Campaign slogans: early-riser blues

Valorising those who forego a lie-in isn’t always smart politics

 

The idea that getting out of bed early is a badge of moral virtue is hardly new. The Puritans were early risers and Napoleon bragged that he could get by on four hours a night. But politicians have never been more eager to court the sleepless vote.

When he ran for the French presidency in 2007, in a campaign built around shaking the country out of its supposed torpor, Nicolas Sarkozy declared himself the candidate of “the France that rises early”. Emmanuel Macron, with a knowing wink to the voters who flocked to Sarkozy a decade earlier, repeated the formula in his successful campaign for the Élysée Palace this year. Nick Clegg in 2011 kept satirists in business by positioning the Liberal Democrats as the party of “Alarm Clock Britain”. Last week, Leo Varadkar followed suit, announcing that Fine Gael under his leadership would look out for “people who get up early in the morning”.

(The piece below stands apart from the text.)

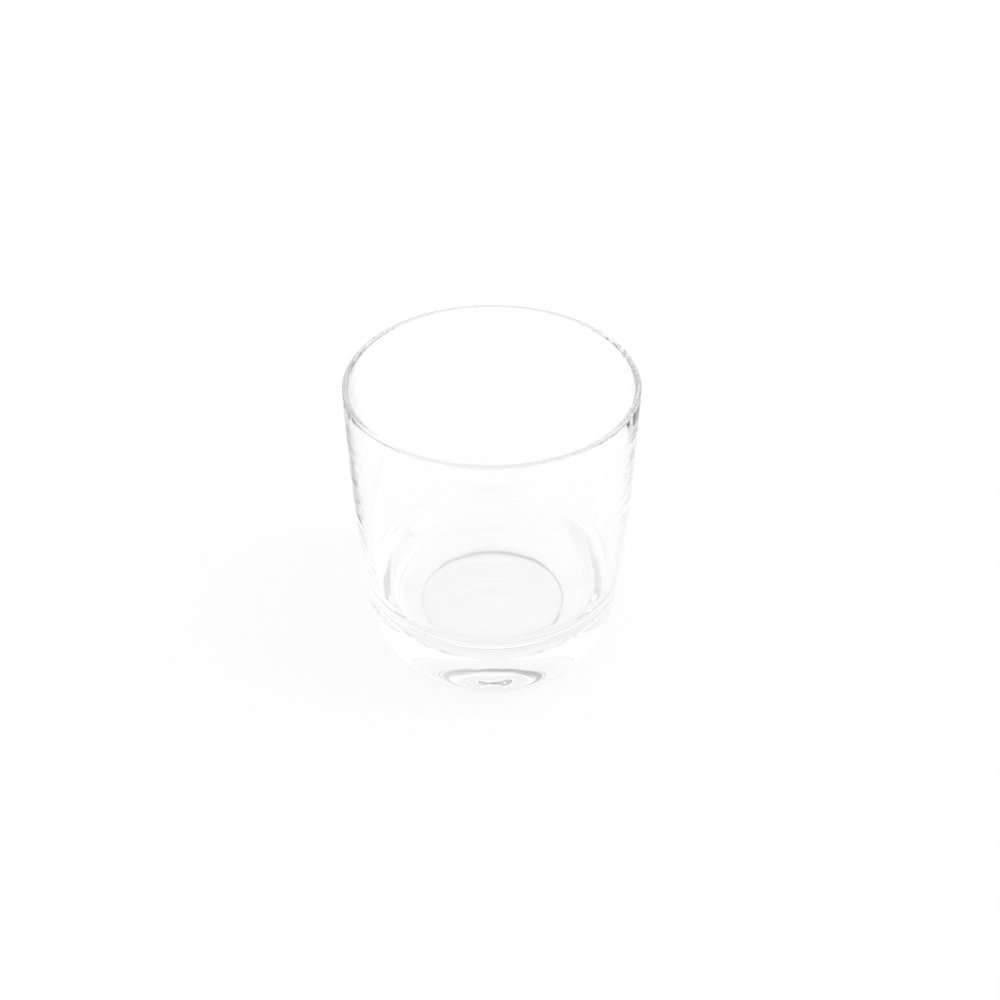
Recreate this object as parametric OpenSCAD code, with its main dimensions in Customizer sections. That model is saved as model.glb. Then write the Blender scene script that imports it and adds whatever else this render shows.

For politicians, the idea’s appeal is clear. It offers them a catchy way of speaking to those who work hard but still struggle to pay their bills. It even allows for subtle variations, depending on whether it’s used on the right or left. When the UK’s then chancellor of the exchequer, George Osborne, contrasted the person who “leaves for work at seven in the morning” with the neighbour who “keeps the blind pulled down” and “is living a lifetime on benefits”, he was shoring up the base by offering the early riser as a counterpoint to the idle scrounger. When Labour’s Pat Rabbitte spoke of “people who get up at six in the morning” in 2007, however, it was a pitch beyond the core vote towards the coveted commuter belt.

But valorising those who forgo a lie-in isn’t always smart politics. An incumbent minister using the slogan reminds voters of all the early-rising carers struggling to get by on a meagre allowance, or the parent who drives for two hours each morning because a housing crisis has made living in the city an impossible dream. And that’s to say nothing of the dubious correlation between early rising and hard work in the first place. As a campaign trope, the early riser has earned a good rest.